Output each line of the material exactly as it stands.

============================================================

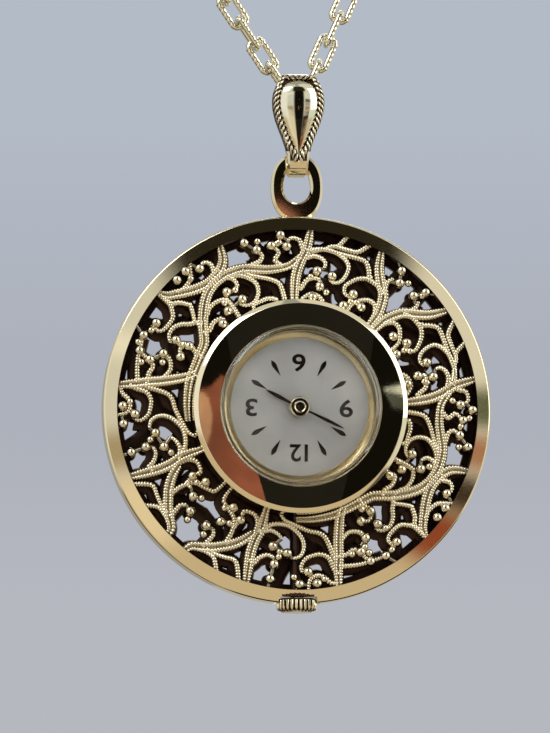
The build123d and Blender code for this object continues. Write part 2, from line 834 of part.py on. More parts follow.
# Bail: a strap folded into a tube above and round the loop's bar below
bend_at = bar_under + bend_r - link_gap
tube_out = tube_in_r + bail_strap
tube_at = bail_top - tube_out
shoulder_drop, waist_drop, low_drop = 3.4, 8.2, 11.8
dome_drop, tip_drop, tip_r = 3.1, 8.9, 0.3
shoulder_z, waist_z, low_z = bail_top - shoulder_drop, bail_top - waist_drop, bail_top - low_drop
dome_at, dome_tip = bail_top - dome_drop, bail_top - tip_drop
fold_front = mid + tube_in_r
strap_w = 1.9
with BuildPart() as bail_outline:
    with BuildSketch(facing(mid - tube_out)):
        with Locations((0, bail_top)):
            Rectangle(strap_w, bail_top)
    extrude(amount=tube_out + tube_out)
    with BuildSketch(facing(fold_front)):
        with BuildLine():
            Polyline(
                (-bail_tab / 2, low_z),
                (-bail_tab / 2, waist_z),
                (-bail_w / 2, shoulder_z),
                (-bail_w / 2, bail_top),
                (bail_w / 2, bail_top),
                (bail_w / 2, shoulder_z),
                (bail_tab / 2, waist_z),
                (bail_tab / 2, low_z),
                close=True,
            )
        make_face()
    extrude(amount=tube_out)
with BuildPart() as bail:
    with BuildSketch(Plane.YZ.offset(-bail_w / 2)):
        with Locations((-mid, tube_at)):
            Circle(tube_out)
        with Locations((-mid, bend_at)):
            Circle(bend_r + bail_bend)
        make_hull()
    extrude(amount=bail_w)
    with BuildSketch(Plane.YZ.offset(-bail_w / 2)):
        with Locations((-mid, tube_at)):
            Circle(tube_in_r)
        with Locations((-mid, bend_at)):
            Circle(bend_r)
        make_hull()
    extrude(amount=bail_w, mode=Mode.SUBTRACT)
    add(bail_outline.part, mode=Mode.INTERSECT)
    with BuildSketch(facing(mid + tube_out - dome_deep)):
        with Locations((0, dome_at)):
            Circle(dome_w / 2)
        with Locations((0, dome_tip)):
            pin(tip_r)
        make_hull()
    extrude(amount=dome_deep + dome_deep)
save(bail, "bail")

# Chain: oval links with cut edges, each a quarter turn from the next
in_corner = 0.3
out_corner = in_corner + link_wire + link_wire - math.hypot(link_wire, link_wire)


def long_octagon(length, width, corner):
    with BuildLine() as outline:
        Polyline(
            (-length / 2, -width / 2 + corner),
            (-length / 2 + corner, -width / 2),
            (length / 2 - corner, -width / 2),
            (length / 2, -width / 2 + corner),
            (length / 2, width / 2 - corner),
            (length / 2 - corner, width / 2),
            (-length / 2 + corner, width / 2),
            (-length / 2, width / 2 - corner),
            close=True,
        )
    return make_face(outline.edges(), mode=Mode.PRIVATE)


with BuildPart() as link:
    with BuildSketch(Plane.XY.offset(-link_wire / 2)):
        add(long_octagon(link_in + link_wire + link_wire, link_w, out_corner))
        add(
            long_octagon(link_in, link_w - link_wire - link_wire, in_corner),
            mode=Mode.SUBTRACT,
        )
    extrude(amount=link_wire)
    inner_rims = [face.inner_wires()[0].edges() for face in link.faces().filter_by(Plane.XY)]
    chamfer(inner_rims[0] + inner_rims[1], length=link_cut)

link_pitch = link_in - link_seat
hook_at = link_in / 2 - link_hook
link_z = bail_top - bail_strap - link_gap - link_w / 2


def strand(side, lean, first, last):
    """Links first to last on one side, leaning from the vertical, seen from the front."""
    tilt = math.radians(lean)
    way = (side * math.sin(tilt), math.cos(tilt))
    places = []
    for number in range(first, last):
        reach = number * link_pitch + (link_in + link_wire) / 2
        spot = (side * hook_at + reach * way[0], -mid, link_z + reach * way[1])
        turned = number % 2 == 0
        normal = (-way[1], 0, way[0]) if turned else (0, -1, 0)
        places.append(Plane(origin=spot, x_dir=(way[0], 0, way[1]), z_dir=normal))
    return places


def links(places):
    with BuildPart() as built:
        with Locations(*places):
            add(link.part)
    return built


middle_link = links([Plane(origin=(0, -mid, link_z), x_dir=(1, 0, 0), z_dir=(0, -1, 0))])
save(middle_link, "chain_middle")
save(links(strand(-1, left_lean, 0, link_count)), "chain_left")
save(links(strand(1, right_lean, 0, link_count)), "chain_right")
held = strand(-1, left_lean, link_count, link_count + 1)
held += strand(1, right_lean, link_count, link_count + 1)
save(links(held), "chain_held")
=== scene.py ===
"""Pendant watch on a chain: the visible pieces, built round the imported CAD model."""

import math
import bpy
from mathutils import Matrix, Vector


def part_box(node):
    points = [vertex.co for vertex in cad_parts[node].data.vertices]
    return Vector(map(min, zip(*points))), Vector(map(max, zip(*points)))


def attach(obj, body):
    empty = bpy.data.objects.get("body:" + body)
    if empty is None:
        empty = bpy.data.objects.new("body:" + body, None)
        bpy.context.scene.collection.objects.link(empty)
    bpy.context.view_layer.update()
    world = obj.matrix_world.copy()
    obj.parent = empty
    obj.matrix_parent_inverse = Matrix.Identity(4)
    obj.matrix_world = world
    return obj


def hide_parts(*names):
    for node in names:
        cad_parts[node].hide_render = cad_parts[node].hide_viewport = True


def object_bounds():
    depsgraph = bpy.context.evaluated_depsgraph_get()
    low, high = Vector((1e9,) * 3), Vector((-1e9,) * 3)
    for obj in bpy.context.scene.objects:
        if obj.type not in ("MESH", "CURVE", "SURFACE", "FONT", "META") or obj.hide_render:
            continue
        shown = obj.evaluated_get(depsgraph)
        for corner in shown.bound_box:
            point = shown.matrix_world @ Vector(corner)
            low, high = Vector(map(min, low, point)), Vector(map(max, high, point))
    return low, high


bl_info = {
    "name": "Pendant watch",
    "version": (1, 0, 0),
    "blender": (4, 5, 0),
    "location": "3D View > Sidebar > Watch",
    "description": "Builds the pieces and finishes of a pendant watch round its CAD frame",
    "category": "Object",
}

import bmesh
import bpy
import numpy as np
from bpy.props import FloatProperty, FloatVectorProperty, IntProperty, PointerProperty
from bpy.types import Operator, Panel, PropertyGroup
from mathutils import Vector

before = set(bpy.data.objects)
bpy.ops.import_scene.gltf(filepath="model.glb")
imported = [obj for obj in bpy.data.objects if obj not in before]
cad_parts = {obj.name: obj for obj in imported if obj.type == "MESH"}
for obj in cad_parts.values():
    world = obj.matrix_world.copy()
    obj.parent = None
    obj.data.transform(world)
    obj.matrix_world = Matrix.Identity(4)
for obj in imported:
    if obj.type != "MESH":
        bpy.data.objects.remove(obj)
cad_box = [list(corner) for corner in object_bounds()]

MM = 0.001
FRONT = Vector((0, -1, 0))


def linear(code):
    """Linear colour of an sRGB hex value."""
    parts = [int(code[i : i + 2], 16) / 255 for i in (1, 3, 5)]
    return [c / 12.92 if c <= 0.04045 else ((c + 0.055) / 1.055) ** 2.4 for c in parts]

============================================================

= Result of this task =
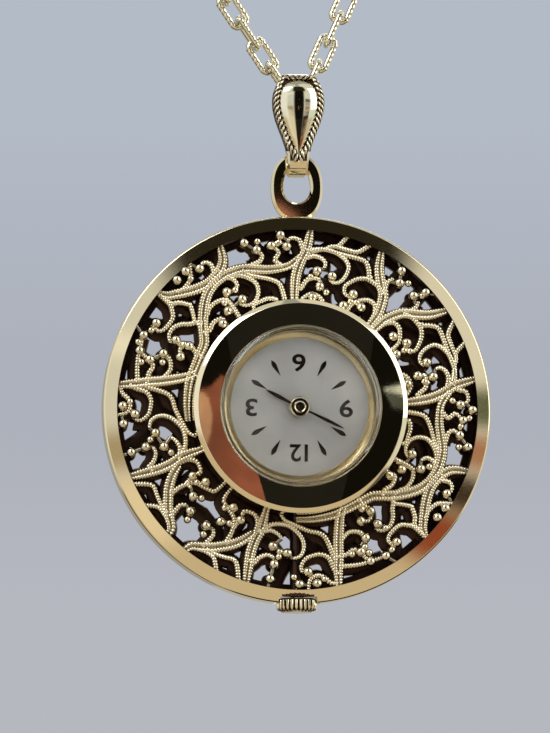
The build123d and Blender code for this object continues. Write part 2, from line 834 of part.py on. More parts follow.
# Bail: a strap folded into a tube above and round the loop's bar below
bend_at = bar_under + bend_r - link_gap
tube_out = tube_in_r + bail_strap
tube_at = bail_top - tube_out
shoulder_drop, waist_drop, low_drop = 3.4, 8.2, 11.8
dome_drop, tip_drop, tip_r = 3.1, 8.9, 0.3
shoulder_z, waist_z, low_z = bail_top - shoulder_drop, bail_top - waist_drop, bail_top - low_drop
dome_at, dome_tip = bail_top - dome_drop, bail_top - tip_drop
fold_front = mid + tube_in_r
strap_w = 1.9
with BuildPart() as bail_outline:
    with BuildSketch(facing(mid - tube_out)):
        with Locations((0, bail_top)):
            Rectangle(strap_w, bail_top)
    extrude(amount=tube_out + tube_out)
    with BuildSketch(facing(fold_front)):
        with BuildLine():
            Polyline(
                (-bail_tab / 2, low_z),
                (-bail_tab / 2, waist_z),
                (-bail_w / 2, shoulder_z),
                (-bail_w / 2, bail_top),
                (bail_w / 2, bail_top),
                (bail_w / 2, shoulder_z),
                (bail_tab / 2, waist_z),
                (bail_tab / 2, low_z),
                close=True,
            )
        make_face()
    extrude(amount=tube_out)
with BuildPart() as bail:
    with BuildSketch(Plane.YZ.offset(-bail_w / 2)):
        with Locations((-mid, tube_at)):
            Circle(tube_out)
        with Locations((-mid, bend_at)):
            Circle(bend_r + bail_bend)
        make_hull()
    extrude(amount=bail_w)
    with BuildSketch(Plane.YZ.offset(-bail_w / 2)):
        with Locations((-mid, tube_at)):
            Circle(tube_in_r)
        with Locations((-mid, bend_at)):
            Circle(bend_r)
        make_hull()
    extrude(amount=bail_w, mode=Mode.SUBTRACT)
    add(bail_outline.part, mode=Mode.INTERSECT)
    with BuildSketch(facing(mid + tube_out - dome_deep)):
        with Locations((0, dome_at)):
            Circle(dome_w / 2)
        with Locations((0, dome_tip)):
            pin(tip_r)
        make_hull()
    extrude(amount=dome_deep + dome_deep)
save(bail, "bail")

# Chain: oval links with cut edges, each a quarter turn from the next
in_corner = 0.3
out_corner = in_corner + link_wire + link_wire - math.hypot(link_wire, link_wire)


def long_octagon(length, width, corner):
    with BuildLine() as outline:
        Polyline(
            (-length / 2, -width / 2 + corner),
            (-length / 2 + corner, -width / 2),
            (length / 2 - corner, -width / 2),
            (length / 2, -width / 2 + corner),
            (length / 2, width / 2 - corner),
            (length / 2 - corner, width / 2),
            (-length / 2 + corner, width / 2),
            (-length / 2, width / 2 - corner),
            close=True,
        )
    return make_face(outline.edges(), mode=Mode.PRIVATE)


with BuildPart() as link:
    with BuildSketch(Plane.XY.offset(-link_wire / 2)):
        add(long_octagon(link_in + link_wire + link_wire, link_w, out_corner))
        add(
            long_octagon(link_in, link_w - link_wire - link_wire, in_corner),
            mode=Mode.SUBTRACT,
        )
    extrude(amount=link_wire)
    inner_rims = [face.inner_wires()[0].edges() for face in link.faces().filter_by(Plane.XY)]
    chamfer(inner_rims[0] + inner_rims[1], length=link_cut)

link_pitch = link_in - link_seat
hook_at = link_in / 2 - link_hook
link_z = bail_top - bail_strap - link_gap - link_w / 2


def strand(side, lean, first, last):
    """Links first to last on one side, leaning from the vertical, seen from the front."""
    tilt = math.radians(lean)
    way = (side * math.sin(tilt), math.cos(tilt))
    places = []
    for number in range(first, last):
        reach = number * link_pitch + (link_in + link_wire) / 2
        spot = (side * hook_at + reach * way[0], -mid, link_z + reach * way[1])
        turned = number % 2 == 0
        normal = (-way[1], 0, way[0]) if turned else (0, -1, 0)
        places.append(Plane(origin=spot, x_dir=(way[0], 0, way[1]), z_dir=normal))
    return places


def links(places):
    with BuildPart() as built:
        with Locations(*places):
            add(link.part)
    return built


middle_link = links([Plane(origin=(0, -mid, link_z), x_dir=(1, 0, 0), z_dir=(0, -1, 0))])
save(middle_link, "chain_middle")
save(links(strand(-1, left_lean, 0, link_count)), "chain_left")
save(links(strand(1, right_lean, 0, link_count)), "chain_right")
held = strand(-1, left_lean, link_count, link_count + 1)
held += strand(1, right_lean, link_count, link_count + 1)
save(links(held), "chain_held")
=== scene.py ===
"""Pendant watch on a chain: the visible pieces, built round the imported CAD model."""

import math
import bpy
from mathutils import Matrix, Vector


def part_box(node):
    points = [vertex.co for vertex in cad_parts[node].data.vertices]
    return Vector(map(min, zip(*points))), Vector(map(max, zip(*points)))


def attach(obj, body):
    empty = bpy.data.objects.get("body:" + body)
    if empty is None:
        empty = bpy.data.objects.new("body:" + body, None)
        bpy.context.scene.collection.objects.link(empty)
    bpy.context.view_layer.update()
    world = obj.matrix_world.copy()
    obj.parent = empty
    obj.matrix_parent_inverse = Matrix.Identity(4)
    obj.matrix_world = world
    return obj


def hide_parts(*names):
    for node in names:
        cad_parts[node].hide_render = cad_parts[node].hide_viewport = True


def object_bounds():
    depsgraph = bpy.context.evaluated_depsgraph_get()
    low, high = Vector((1e9,) * 3), Vector((-1e9,) * 3)
    for obj in bpy.context.scene.objects:
        if obj.type not in ("MESH", "CURVE", "SURFACE", "FONT", "META") or obj.hide_render:
            continue
        shown = obj.evaluated_get(depsgraph)
        for corner in shown.bound_box:
            point = shown.matrix_world @ Vector(corner)
            low, high = Vector(map(min, low, point)), Vector(map(max, high, point))
    return low, high


bl_info = {
    "name": "Pendant watch",
    "version": (1, 0, 0),
    "blender": (4, 5, 0),
    "location": "3D View > Sidebar > Watch",
    "description": "Builds the pieces and finishes of a pendant watch round its CAD frame",
    "category": "Object",
}

import bmesh
import bpy
import numpy as np
from bpy.props import FloatProperty, FloatVectorProperty, IntProperty, PointerProperty
from bpy.types import Operator, Panel, PropertyGroup
from mathutils import Vector

before = set(bpy.data.objects)
bpy.ops.import_scene.gltf(filepath="model.glb")
imported = [obj for obj in bpy.data.objects if obj not in before]
cad_parts = {obj.name: obj for obj in imported if obj.type == "MESH"}
for obj in cad_parts.values():
    world = obj.matrix_world.copy()
    obj.parent = None
    obj.data.transform(world)
    obj.matrix_world = Matrix.Identity(4)
for obj in imported:
    if obj.type != "MESH":
        bpy.data.objects.remove(obj)
cad_box = [list(corner) for corner in object_bounds()]

MM = 0.001
FRONT = Vector((0, -1, 0))


def linear(code):
    """Linear colour of an sRGB hex value."""
    parts = [int(code[i : i + 2], 16) / 255 for i in (1, 3, 5)]
    return [c / 12.92 if c <= 0.04045 else ((c + 0.055) / 1.055) ** 2.4 for c in parts]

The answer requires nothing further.